All this is not to say that inequality itself is going to make people happy as much as the things that inequality represents can. Inequality can signal the onset of industrialization and development, or it can signal there is hope of improving one’s lot in life through hard work. These are positives for life satisfaction. Inequality might also represent that the warlord in the next town over is very good at stealing resources. This would be bad. However, whatever the reason for these correlations, it does not seem to be the case that inequality per se is what makes people unhappy with life (though living in nations with high GDP and earning good salaries seem to put a smile on some faces).

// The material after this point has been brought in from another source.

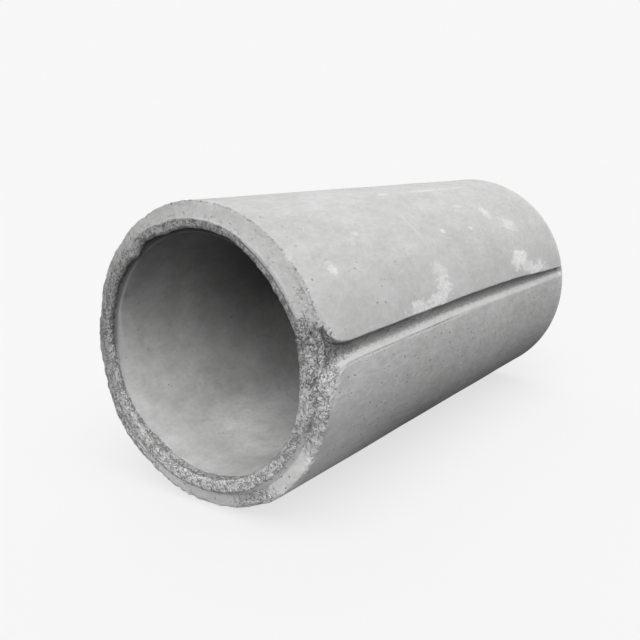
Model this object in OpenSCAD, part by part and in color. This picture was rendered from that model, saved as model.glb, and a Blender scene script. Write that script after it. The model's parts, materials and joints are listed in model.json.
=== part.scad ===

I like this interpretation of the data, unsurprisingly, because it happens to fit well with my own. In my experiments, people didn’t seem to be punishing inequality itself; they were punishing particular types of behaviors – like the stealing or destruction of resources – that just so happened to generate inequality at times. In other words, people are responding primarily to the means through which inequality arises, rather than the inequality itself. This appears to be the case in the present paper as well. Most telling of this interpretation, I feel, is a point mentioned within the paper without much discussion (as its the topic of a separate one): the national data was collected from non-communist nations. Things are a little different in the communist countries. For those cohorts who lived their formative years in communist nations, inequality appears to have a negative relationship with happiness, though that dissipates in new, post-communist generations. From that finding, it seems plausible to speculate that communists might have different ideas about the means through which inequality arises (mostly negative) which they push rather aggressively, relative to non-communists. That said, those attitudes do not seem to persist without consistent training.
Reference: Kelley, J. & Evans, M. (2017). Societal inequality and individual subjective well-being: Results from 68 societies and over 200,000 individuals, 1981-2008. Social Science Research, 62, 1-23.